Bald EagleAudubon has a long history of working to remove toxins from our environment and toxic lead shot is no different. Every year, eagles, swans, ducks, and other birds get sick and die when they ingest lead shot that remains in wetlands, waterways, and injured or leftover game after a hunt. Just one or two lead pellets is enough to kill a Bald Eagle.

The Minnesota Department of Natural Resources has proposed a rule change that would ban the use of toxic lead shot within certain wildlife management areas (WMAs) and when hunting rails and snipe statewide. Audubon Minnesota supports this proposed rule change because it allows for a reasonable, phased-in approach toward minimizing unintended bird deaths and reducing lead shot deposited on our public lands.

As the DNR works to finalize the rule change next year, we’ll need you to advocate for the use of nontoxic ammunition on WMAs. Learn more about this issue by visiting mn.audubon.org and watch for updates in the next newsletter.

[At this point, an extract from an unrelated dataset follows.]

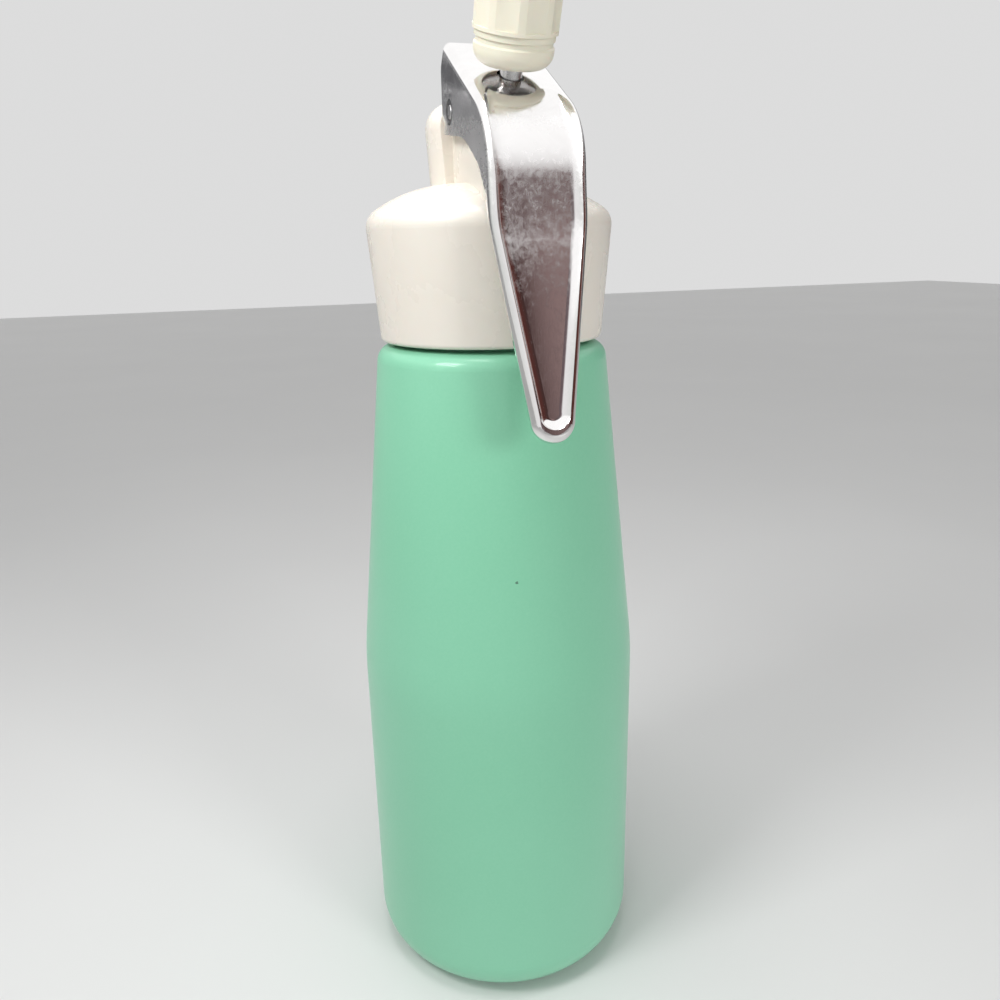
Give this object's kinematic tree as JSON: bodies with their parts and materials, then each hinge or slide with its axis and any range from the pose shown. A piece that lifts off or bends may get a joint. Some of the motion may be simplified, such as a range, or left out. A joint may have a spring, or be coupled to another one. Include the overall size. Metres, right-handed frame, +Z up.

Audubon Minnesota in Action at the Legislature

By Molly Pederson, Executive Director, Audubon MN & Kimberly Scott, Legislative Liaison 

Minnesota is a better place for birds and people because of your commitment to fighting for clean water, reducing carbon pollution, and making homes and communities more bird-friendly. Regardless of political affiliation, we must continue to work together as conservationists to address issues that impact us all.

The Minnesota Legislature kicks off the 2017 legislative session on January 3rd. Your voice is needed to protect, restore, and conserve our natural resources.

What to Expect 

This will be the first year of the legislative biennium, which means legislators will focus on funding the state’s budget. In order to pass a new budget or make other legislative changes, Republicans will need Democratic Governor Mark Dayton’s approval. Gov. Dayton has signaled his continued desire to support clean water programs and policies and Audubon Minnesota will assist those efforts by advocating for budget outcomes that promote clean water.

The 2017 legislative session is not a bonding year, however, both majorities have expressed interest in passing a pared down bonding bill.* An important project that was included in the 2016 bonding bill was funding for the Conservation Reserve Enhancement Program (CREP). CREP benefits clean water by helping landowners install and maintain perennial grasses and flowers on their most erodible acres. Many of you wrote and encouraged your legislators to support bonding for CREP last May. Because of your action and others, CREP was included in the 2016 bonding bill for $10 million. Disappointingly, the overall 2016 bonding package failed to pass the Legislature, but we will need your help again to appeal for the inclusion of CREP in any bonding bill considered this session.

Whether you are supporting clean water, habitat for birds, or renewable energy, your voice will make a difference. Audubon Minnesota will endeavor to keep you informed of relevant actions at the Minnesota Legislature and assist you in making your voice heard.

We can help by scheduling and facilitating discussion between you and your representatives at the State Capitol.

Watch for calls to action and consider meeting with your legislators in person to advocate for these important issues.

You can also make an impact by writing a personal letter or phone call.

The best way to support policies and state funding for birds is to get involved. Let us know how we can help you participate in our joint mission.

As a result of the election, below is an update on the make-up of the House and the Senate: 

Senate 

  • ? Republicans have a new majority, led by Majority Leader Paul Gazelka.
  • ? The Senate majority will be held by a single seat (34-33) which will likely necessitate a higher level of cooperation with the Democratic Farm-Labor minority, in order to, pass most legislation.
  • ? Senator Tom Bakk will serve as Minority Leader for the DFL.

House 

  • ? Republicans have an expanded majority in the House (76 seats), led by Speaker Kurt Daudt.
  • ? The DFL will hold 58 seats and be led by Minority Leader Melissa Hortman.

*Bonding dollars generally go towards repair, renovation, or replacement of publicly owned buildings, property, and land. The state raises money for these projects by selling bonds on the bond market and then pays debt service to pay off the bonds over time.